The bottom line is that my older neighbor had financial problems that I did not know about, but my other neighbor adopted the cat and she was admitted to a local nursing home, and both her and I have power of attorney and medical decisions for her, and regularly visit her. I hope if I am alone in my 80's that I will have someone to look after me too.

Which brings me to this forum. I joined Broke Straight Boys to jerk off to straight young guys doing "the nasty" on video, but I stayed for the forum for I was amazed that I found real, true friends through this site, some of whom I've lost contact with. But I am still in touch with former forumites, Ms. Kianna, Buckeye1, Grace, Cumrag27, RRHill, JLipps, Raysvq, and probably others who I can't think of at this moment. I am also "off site friends" with current members, Stowe, Peter, johnny, Tampa, Jon and betudidntknow among others.

In fact, in October, Peter is coming to visit New York for the first time, and we are planning a visit with Betu too. I've already met Tampa, and I hope to meet more of you in the future. As a man in my 60's, it is not easy to find new friends and so many of you folks here are so cool, and I am so appreciative to have you all in my life. And I look forward to getting to know more of you both on the forum and off. With whatever complaints I've had about the site, over the years, I am very thankful to Mark for providing the forum, and for the most part letting us conduct business here, as we see fit, with minimal interference by management. Love live the forum.

Lots of love to everyone!!! :smiley-love021:

I also want to thank Louis and Mtfrc for sharing their stories. We do need to look out for each other on this earth.

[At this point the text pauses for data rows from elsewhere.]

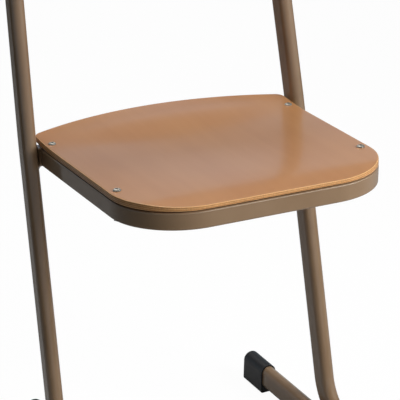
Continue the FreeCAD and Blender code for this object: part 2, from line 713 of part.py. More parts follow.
def make_cap_nut(name):
    """Hexagon nut with a dome over its far side, hanging below the origin."""
    radius = size("cap_nut_dome") / 2
    base = size("nut_height")
    dome = Part.makeSphere(radius).common(Part.makeBox(2 * radius, 2 * radius, radius, Vector(-radius, -radius, 0)))
    dome.translate(UP * base)
    nut = hexagon(size("nut_flats"), base).fuse(dome)
    bore = Part.makeCylinder(size("bolt_diameter") / 2 + size("thread_clearance"), base + size("bolt_stub") * 0.4)
    nut = nut.cut(bore).removeSplitter()
    nut = nut.mirror(Vector(), UP)
    return add_shape(name, nut)


def make_washer(name):
    thickness = size("washer_thickness")
    washer = Part.makeCylinder(size("washer_diameter") / 2, thickness)
    washer = washer.cut(Part.makeCylinder(size("bolt_hole") / 2, thickness))
    washer.translate(-UP * thickness)
    return add_shape(name, washer)


def repeat(name, pattern, placements):
    copies = []
    for place in placements:
        solid = pattern.Shape.copy()
        solid.Placement = place.multiply(solid.Placement)
        copies.append(solid)
    add_node(add_shape(name, Part.makeCompound(copies)), name)


def on_seat(points):
    return [SEAT_FRAME.multiply(Placement(point, Rotation())) for point in points]


def make_seat_fasteners():
    ring_bottom = size("ply_thickness") + size("ring_tube_height")
    washer_bottom = ring_bottom + size("washer_thickness")
    points = seat_bolt_points()
    tops = [point + UP * seat_top(point.x, point.y) for point in points]
    bolt = make_bolt("seat_bolt_pattern", washer_bottom + size("nut_height"))
    repeat("seat_bolts", bolt, on_seat(tops))
    repeat("seat_washers", make_washer("washer_pattern"), on_seat([point - UP * ring_bottom for point in points]))
    repeat("seat_nuts", make_nut("nut_pattern"), on_seat([point - UP * washer_bottom for point in points]))


def make_backrest_fasteners():
    face = size("tube_depth") / 2 + size("weld_gap") + size("back_thickness")
    rear = size("tube_depth") / 2
    grip = face + rear + size("nut_height") - size("bolt_stub")
    bolt = make_bolt("back_bolt_pattern", grip)
    turned = Rotation(ACROSS, 90)
    points = back_bolt_points(1) + back_bolt_points(-1)
    heads = [BACK_FRAME.multiply(Placement(point - BACK * face, turned)) for point in points]
    repeat("backrest_bolts", bolt, heads)
    ends = [BACK_FRAME.multiply(Placement(point + BACK * rear, turned)) for point in points]
    repeat("backrest_cap_nuts", make_cap_nut("cap_nut_pattern"), ends)


# Assembly
for name, frame in SIDES.items():
    side = 1 if name == "left" else -1
    half_turn = Rotation(UP, 180)
    make_side_tube(f"{name}_side_tube", frame, side)
    make_rear_runner(f"{name}_rear_runner", frame)
    make_foot_cap(f"rear_{name}_foot_cap", frame.runner_rear, frame.toe_turn)
    make_foot_cap(f"front_{name}_foot_cap", frame.front, frame.toe_turn.multiply(half_turn))
    make_plug(f"{name}_top_plug", frame.top, frame.up, frame.lateral)
    make_plug(f"{name}_runner_plug", frame.runner_front, frame.forward, frame.lateral)
make_seat_ring()
make_rear_crossbar()
make_seat_panel()
make_seat_fasteners()
make_backrest_panel()
make_backrest_fasteners()
doc.recompute()

# The origin is on the floor, under the middle of the whole chair
bounds = FreeCAD.BoundBox()
for item in NODES:
    bounds.add(item.Shape.optimalBoundingBox(False, False))
shift = Placement(Vector(0, -bounds.Center.y, 0), Rotation())
for item in NODES:
    item.Placement = shift.multiply(item.Placement)
doc.recompute()

for item in doc.Objects:
    if "Invalid" in item.State or "Error" in item.State:
        raise RuntimeError(f"{item.Name} failed: {item.State}")
for item in NODES:
    if item.Shape.isNull() or not item.Shape.isValid():
        raise RuntimeError(f"{item.Label} has no valid shape")
    item.Shape.exportStep(f"parts/{item.Label}.step")
print("origin shift", round(shift.Base.y, 3), "nodes", len(NODES))
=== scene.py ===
import math

import bpy
from mathutils import Matrix, Vector


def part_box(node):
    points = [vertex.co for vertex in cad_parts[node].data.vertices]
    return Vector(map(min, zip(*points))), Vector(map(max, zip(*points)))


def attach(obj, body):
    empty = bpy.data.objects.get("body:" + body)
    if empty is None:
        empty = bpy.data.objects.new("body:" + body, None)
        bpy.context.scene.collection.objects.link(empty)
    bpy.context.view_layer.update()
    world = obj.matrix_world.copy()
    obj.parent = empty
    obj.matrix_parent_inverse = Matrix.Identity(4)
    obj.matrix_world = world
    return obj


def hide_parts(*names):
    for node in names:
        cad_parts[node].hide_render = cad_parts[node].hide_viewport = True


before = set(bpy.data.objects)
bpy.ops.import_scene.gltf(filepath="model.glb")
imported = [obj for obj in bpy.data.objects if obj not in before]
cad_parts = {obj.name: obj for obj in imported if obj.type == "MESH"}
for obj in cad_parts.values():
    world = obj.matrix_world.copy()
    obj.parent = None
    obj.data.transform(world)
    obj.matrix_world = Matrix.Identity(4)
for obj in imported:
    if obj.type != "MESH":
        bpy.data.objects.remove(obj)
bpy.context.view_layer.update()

MM = 0.001

# Sizes shared with the solids, in millimetres
SEAT_HEIGHT = 476
SEAT_SLOPE = math.radians(4)
BACK_LEAN = math.radians(13.9)
PLY = 8
UPRIGHT_SPACING = 397.2
TUBE_DEPTH = 35
TUBE_WIDTH = 20
WELD_GAP = 0.3
RING_WIDTH = 366
RING_FRONT = 332.5
RING_HEIGHT = 25
RING_DEPTH = 20
RING_ROUND = 2.5
RING_TOP = -PLY
RING_BOTTOM = -PLY - RING_HEIGHT
TAPER = math.tan(math.radians(0.75))
SEAT_OVERHANG = 1.6
SEAT_FRONT = RING_FRONT + 1
SEAT_REAR = 54.5
SEAT_REAR_RADIUS = 415
SEAT_FRONT_CORNER = 92
LIFT = 6
LIFT_START = 40
LIFT_FLARE = 36
DISH_WIDTH = 306
DISH_FRONT = 292
BACK_BOTTOM = 216
BACK_HEIGHT = 165
BACK_HALF = UPRIGHT_SPACING / 2 + 13.4
BACK_FLAT = 40
BACK_HOLLOW = 520
BACK_TURN = 180
BACK_CORNER = 38
BACK_SEAM = TUBE_DEPTH / 2 + WELD_GAP

# Sizes that follow the photo more closely than the solids do, in millimetres
SEAT_REAR_CORNER = 14
STEP_START = 72
STEP_LENGTH = 76
STEP_HEIGHT = 4.6
STEP_HALF = 240
LIP_POWER = 1.3
DISH_DEPTH = 4.2
DISH_REAR = 4
EASE_LENGTH = 44
EASE_BEND = 16
EASE_SLOPE = 0.08
SEAT_GAP = 1.4
RING_SPREAD = 1.8
RING_FORWARD = 1.7
RING_PLUMB = 5
RING_TOP_ZONE = 3
HEAD_SHARE = 0.8
FRONT_NUT_SHARE = 0.75
REAR_NUT_SHARE = 0.45
BOLT_ROWS_PART = -150

# Rounded plywood edge and the rings of points over a sheet, as shares from its centre
EDGE_ROUND = 0.9
EDGE_TURNS = [math.radians(angle) for angle in (22.5, 45, 67.5, 90)]
SHEET_SHARES = (0.02, 0.1, 0.2, 0.3, 0.4, 0.5, 0.6, 0.7, 0.78, 0.84, 0.885, 0.92, 0.945, 0.965,
                0.98, 0.99, 1.0)

# The uprights' axes cross the seat's plane this far behind the row's origin
AXIS_Y = (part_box("seat_panel")[0].y / MM + SEAT_FRONT * math.cos(SEAT_SLOPE)
          + PLY * math.sin(SEAT_SLOPE))
PIVOT = Vector((0, AXIS_Y, SEAT_HEIGHT)) * MM
SEAT_FRAME = Matrix.Translation(PIVOT) @ Matrix.Rotation(-SEAT_SLOPE, 4, "X")
BACK_FRAME = Matrix.Translation(PIVOT) @ Matrix.Rotation(-BACK_LEAN, 4, "X")
STANDING = Matrix(((1, 0, 0, 0), (0, 0, -1, 0), (0, 1, 0, 0), (0, 0, 0, 1)))


# Node trees
def srgb(red, green, blue):
    """Linear colour of an sRGB colour given from 0 to 255."""
    def linear(value):
        value /= 255
        return value / 12.92 if value <= 0.04045 else ((value + 0.055) / 1.055) ** 2.4
    return (linear(red), linear(green), linear(blue), 1.0)


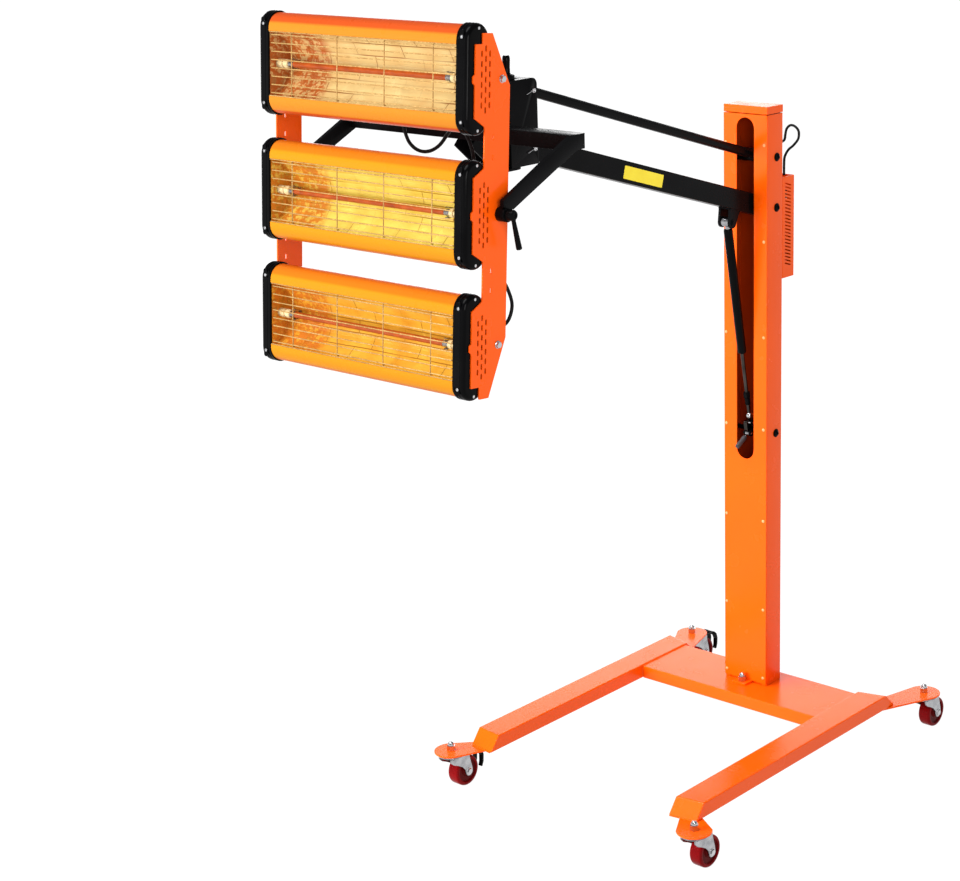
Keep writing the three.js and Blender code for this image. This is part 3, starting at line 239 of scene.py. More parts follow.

With us gay people especially there may come a time when we are sick, older and alone and we need help with certain health issues or doctor appointments or just getting to the grocery store. So why not be paying it forward now? It's the right thing to do.
 
I also want to thank Louis and Mtfrc for sharing their stories. We do need to look out for each other on this earth. With us gay people especially there may come a time when we are sick, older and alone and we need help with certain health issues or doctor appointments or just getting to the grocery store. So why not be paying it forward now? It's the right thing to do.
I know that you do exactly that with many of your older friends in your area Tampa, and although you do not do it for any kind of payback, it does show that you live by the "golden rule". Do to others as you would have them do to you. I do believe in karma and it is the right thing to do on many levels.
 
Thank You mike
Another Beautiful post by a ..Very Beautiful Man.
I am very Grateful,Honored,and Proud to be included in such a fine group of people. You mike have become very important too me.
I feel so Blessed.
Love...
johnny....A Proud yenta.
And Louis . . You Are A Good Man. Just Saying...:sun:
Thanks very much johnny, (my fellow yenta). You are a blessing to me, having you in my life. :cheerleader3:
 
We need more people to be " a friend " and do what's right. Thanks for reminding us. In my life I have been "a friend" more that once so I know how it is while it is happening. It's like loving someone more then yourself. You just do what's best for the friend and don't worry about yourself. Years later when you look back you will feel so good that you were there and did what you did. BTW It keeps happening over the years and you'll be there for others too.
 
We need more people to be " a friend " and do what's right. Thanks for reminding us. In my life I have been "a friend" more that once so I know how it is while it is happening. It's like loving someone more then yourself. You just do what's best for the friend and don't worry about yourself. Years later when you look back you will feel so good that you were there and did what you did. BTW It keeps happening over the years and you'll be there for others too.